Vatican archivists have said, however, that they do not expect any immediate surprises to emerge.
It is for the researchers to explore these questions, probably taking years "to make a historical judgement," Bishop Sergio Pagano, prefect of the Vatican Apostolic Archive, said Feb. 20.
He said "we believe that the new documents that open in different archives of the Holy See will better clarify, deepen, and contextualize, different aspects of the pontificate" of Ven. Pius XII.
Cardinal Jose Tolentino Calaca de Mendonca, archivist and librarian of the Vatican, said the Church welcomes the research that will take place. "We should have the patience to wait and listen," he said.
The Vatican Apostolic Archive, formerly called the "secret archive", is an office which preserves documents and books of historical and cultural importance to the Church and to the world. Since 1881 the archive has been open to qualified researchers on request.
Scholars have had access to documents through the papacy of Pius XI, which ended February 1939.
In 2019, Pope Francis announced that starting March 2, accessibility would be extended from March 1939 to October 1959, the end of the pontificate of Ven. Pius XII.
The complete catalog is expected to include approximately 16 million documents. The smaller archives of the Congregation for the Evangelization of Peoples and the Secretariat of State's section for relations with states will also be opening to scholars.
The archive has received requests for access from more than 150 scholars from around the world, Pagano said. A maximum of 60 people may enter per day, he noted, "so we foresee that we will have a very weighty year of work."
Historians request access to the archive to study many different periods, not only the papacy of Ven. Pius XII, Pagano said, stating they cannot "privilege" one over another.
But many people, especially Jewish scholars, will be interested in what the archives might reveal about the first part of Ven. Pius XII's papacy and his actions during the Second World War.
Among some of the first researchers when the archives open March 2 will be a group from the United States Holocaust Memorial Museum in Washington D.C., Pagano said. Other Jewish scholars from Rome and individual universities have also requested access.
Critics have accused Ven. Pius XII of indifference to the plight of the Jewish people during World War II, despite several already public documents which show the pope's systematic efforts to assist Jews in Italy.
Historian Johan Ickx, director of the historical archive of the Secretariat of State's section for relations with states, noted that many documents from Ven. Pius XII's pontificate have already been made public.
When Pius XII's cause for beatification was opened in 1967, St.
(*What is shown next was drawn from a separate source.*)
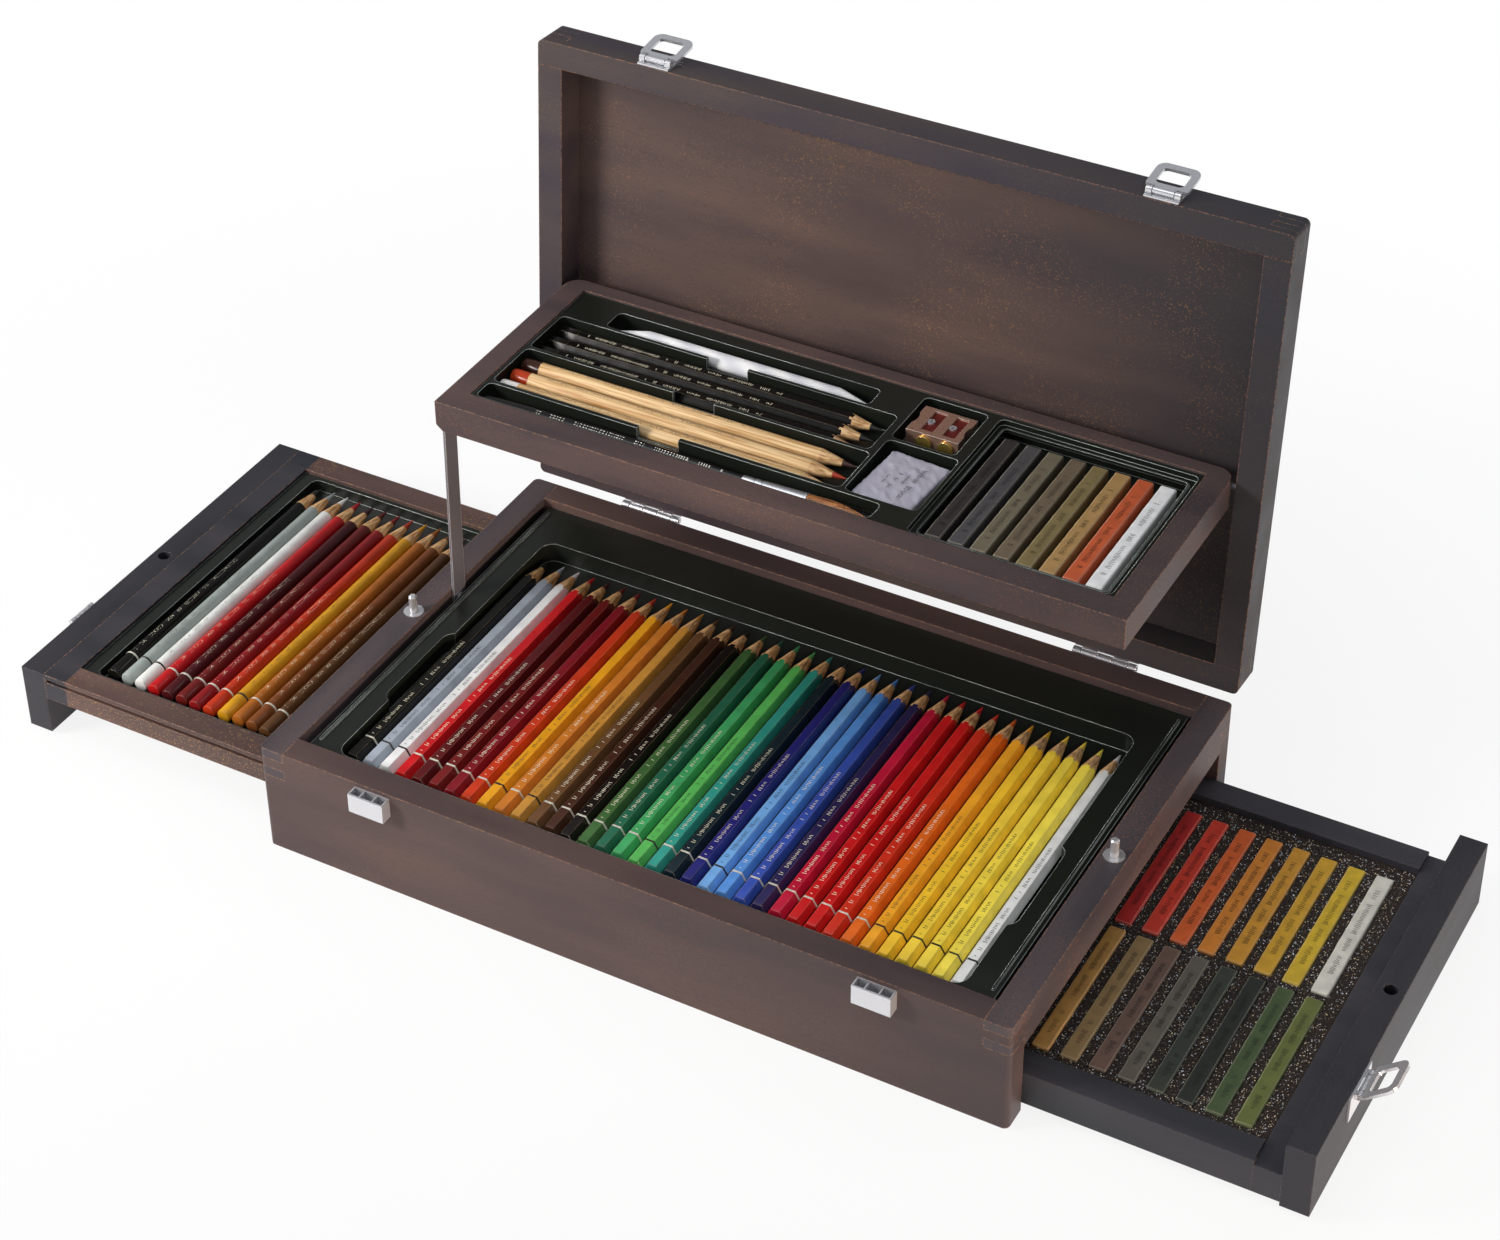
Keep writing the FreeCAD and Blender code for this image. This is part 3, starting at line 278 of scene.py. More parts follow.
# %% Wood
def stained_beech(name, grain, deep, light, fleck="#A0703C", fleck_share=0.25, worn="#A87A5C", cool=0.4,
                  side_x=None, gold_z=None):
    """Satin stained beech, its grain along 'X' or 'Y'; slate left of side_x, golden below gold_z, cool is
    painted shade.
    """
    tree, place = new_tree(name)
    along = [1.0, 1.0, 1.0]
    along["XYZ".index(grain)] = 0.2
    along = add(tree, "ShaderNodeMapping", {"Vector": place, "Scale": along})

    # stain clouds, about 30 mm across and 150 mm along the grain
    _, clouds, colour = two_tone(tree, along, 33.0, 3.0, (0.34, 0.66), deep, light)

    # painted shade: the colour turns cooler and darker over the right-hand half of the box, standing in for
    # the key lamp's light falling off there
    parts = add(tree, "ShaderNodeSeparateXYZ", {0: place}).outputs
    far = add(tree, "ShaderNodeMapRange", {"Value": parts["X"], "From Min": 20 * MM, "From Max": 215 * MM,
                                           "To Max": cool})
    colour = add(tree, "ShaderNodeMix", {"Factor": far, "A": colour, "B": lin("#282B31")}, data_type="RGBA")

    # pores are 0.1 mm wide in beech; drawn 0.8 mm wide and 4 mm long, because finer ones don't show
    pores = add(tree, "ShaderNodeTexNoise", {"Vector": along, "Scale": 1250.0, "Detail": 1.0})
    dark = add(tree, "ShaderNodeMapRange", {"Value": pores, "From Min": 0.44, "From Max": 0.3,
                                            "To Max": 0.45})
    colour = add(tree, "ShaderNodeMix", {"Factor": dark, "A": colour, "B": lin(deep)}, data_type="RGBA")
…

Paul VI formed a committee of historians to study his predecessor's life and behavior, especially the events of World War II.
The committee's work led to the publication of "Actes et Documents du Saint Siege relatifs a la Seconde Guerre Mondiale" (Acts and Documents of the Holy See related to the Second World War), an 11-volume collection of documents about Pius XII's papacy during that tumultuous time.
"Now, our material will add other things, other elements," Ickx said. "This opening will, in fact, yet change something. ... to understand better the truth of things. This is for sure."
He added that more information will be known "from March 2 onward."
Pagano said he fears any quick answers that may come, because some "little-prepared" scholars may come to the archive looking for a "scoop" of some sort.
"A serious scholar should take into account 10 years of study more or less," he stated.